At the same time, many organizations are operating with leaner IT and security teams after years of cost discipline. There is less redundancy, less buffer and less tolerance for disruption. The system is under greater stress at precisely the moment threats are more capable.

If this shutdown extends or repeats in short cycles, the cumulative impact becomes harder to unwind. Modernization efforts stall. Technical debt grows. Essential staff burn out. Contractor disengagement erodes continuity. Temporary workarounds quietly become permanent risk.

Cyber failures rarely stem from a single dramatic decision. They emerge from sustained friction, deferred action and the gradual normalization of degraded conditions.

What Leaders Should Keep In Mind Right Now

First, assume federal coordination will be slower and validate whether your security posture holds up without it.

Second, do not confuse silence with safety. Fewer advisories do not mean fewer threats. They often mean reduced visibility.

Third, maintain discipline. Shutdowns are when deferred patches, delayed reviews and relaxed controls quietly creep in and linger long after funding resumes.

Fourth, treat resilience as an operational requirement, not a compliance checkbox.

Finally, if you are a DOD contractor or subcontractor, assume that CMMC Phase 1 enforcement remains active throughout 2026 and that Phase 2 certification deadlines are approaching, even if agency responsiveness is uneven during a shutdown. Organizations that wait for clarity will find themselves behind those that prepared during uncertainty.

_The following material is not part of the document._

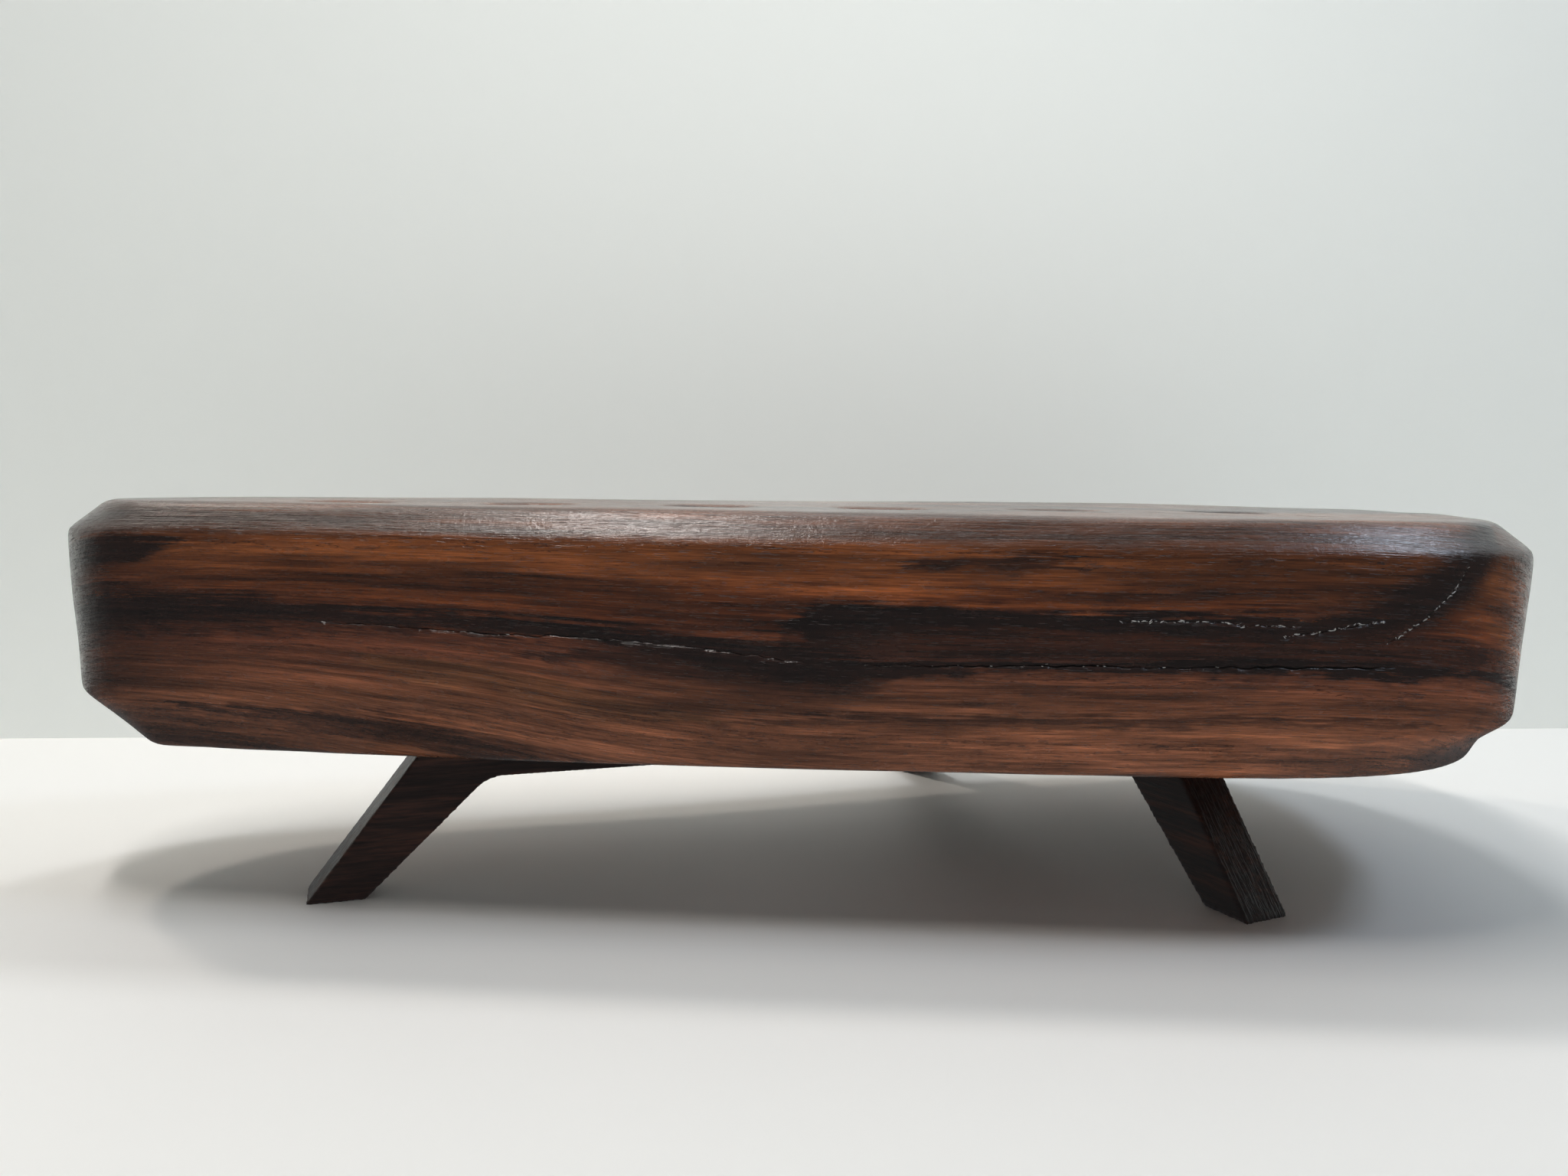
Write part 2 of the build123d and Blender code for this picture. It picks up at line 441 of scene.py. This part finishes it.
place = add(glint_bead_tree, "ShaderNodeVectorMath", shake, lift, operation="ADD")
line = add(glint_bead_tree, "GeometryNodeSetPosition", line, named={"Offset": place})
bead = add(glint_bead_tree, "GeometryNodeMeshIcoSphere", named={"Radius": 1.0, "Subdivisions": 1})
bead = add(glint_bead_tree, "GeometryNodeSetShadeSmooth", bead)
half_thick = add(glint_bead_tree, "ShaderNodeMath", given["half length"], bead_slimness, operation="MULTIPLY")
form = add(glint_bead_tree, "ShaderNodeCombineXYZ", given["half length"], half_thick, half_thick)
bead = add(glint_bead_tree, "GeometryNodeTransform", bead, named={"Scale": form})
kept = add(glint_bead_tree, "FunctionNodeRandomValue", data_type="BOOLEAN",
           named={"Probability": given["share"], "Seed": given["seed"]}, out=3)
size = add(glint_bead_tree, "FunctionNodeRandomValue", data_type="FLOAT", named={"Seed": given["seed"]}, out=1)
size.node.inputs[2].default_value = smallest
size.node.inputs[3].default_value = largest
glint_beads = add(glint_bead_tree, "GeometryNodeInstanceOnPoints", line,
             named={"Selection": kept, "Instance": bead, "Rotation": turn, "Scale": size})
glint_beads = add(glint_bead_tree, "GeometryNodeRealizeInstances", glint_beads)
glint_beads = add(glint_bead_tree, "GeometryNodeSetMaterial", glint_beads, named={"Material": given["material"]})
finish_group(glint_bead_tree, glint_beads)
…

This government shutdown will end. They always do. What matters is not when it ends, but what it exposes. Cybersecurity is not a static capability. It is an operational discipline that must function under stress, uncertainty and disruption. The organizations that emerge strongest are those that do not assume stability, but design for interruption. In today’s threat environment, that distinction separates resilience from regret.